Concept: Price elasticities, supply and demand, equilibrium
Background: In this clip, the Queen’s Necklace, given to Marie-Antoinette by Louis XVI, is auctioned off with a starting price of 17 million euros. Assane Diop starts with a bid of 33 million euros and ends up purchasing the necklace for 60 million euros. The necklace behind the episode is, in fact, real. The so-called “affair of the necklace” was a scandal that discredited the French monarchy in 1785 on the eve of the French revolution. The jewelry was comprised of 647 diamonds weighing 2,840 carats (Lever, 2013).
Question 1: What is the value of the price elasticity of supply for the Queen’s Necklace? Explain why the necklace is sold for much more than its intrinsic value.
Question 2: Draw the supply curve for the Queen’s Necklace. Suppose the demand curve is: Q = 100 – 1.65P. What is the equilibrium price?

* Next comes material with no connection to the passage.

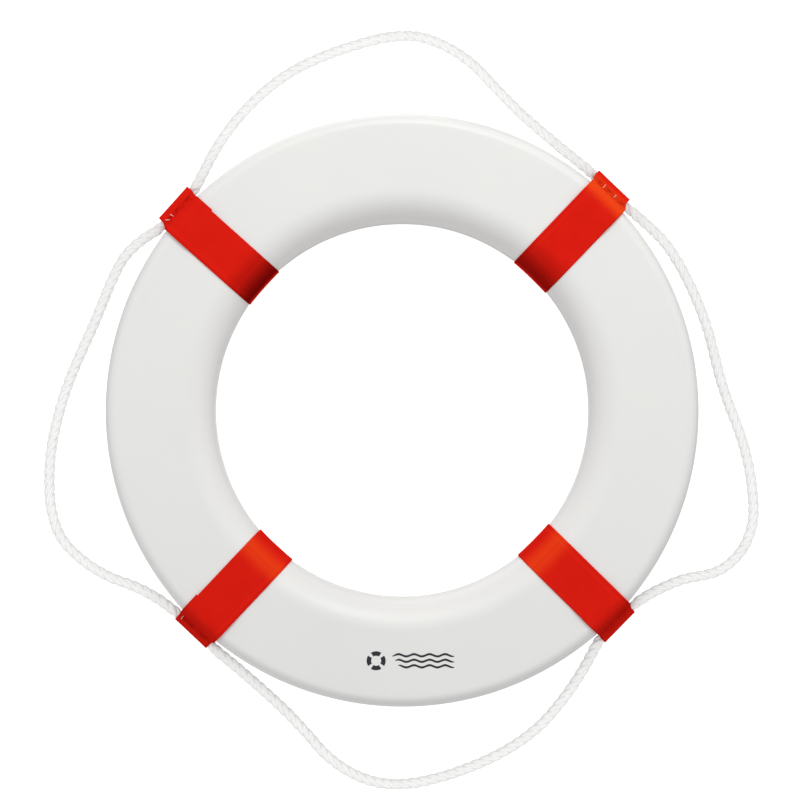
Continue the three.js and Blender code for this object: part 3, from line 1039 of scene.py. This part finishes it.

Question 3:The Queen’s necklace was sold during an auction. However, this is not how we typically purchase our goods and services, not even jewelry. Most people buy those in stores where the price is already defined and usually with a price tag. Why are unique pieces of jewelry, such as the Queen’s necklace, typically sold during an auction? How does that differ from going to the jewelry store?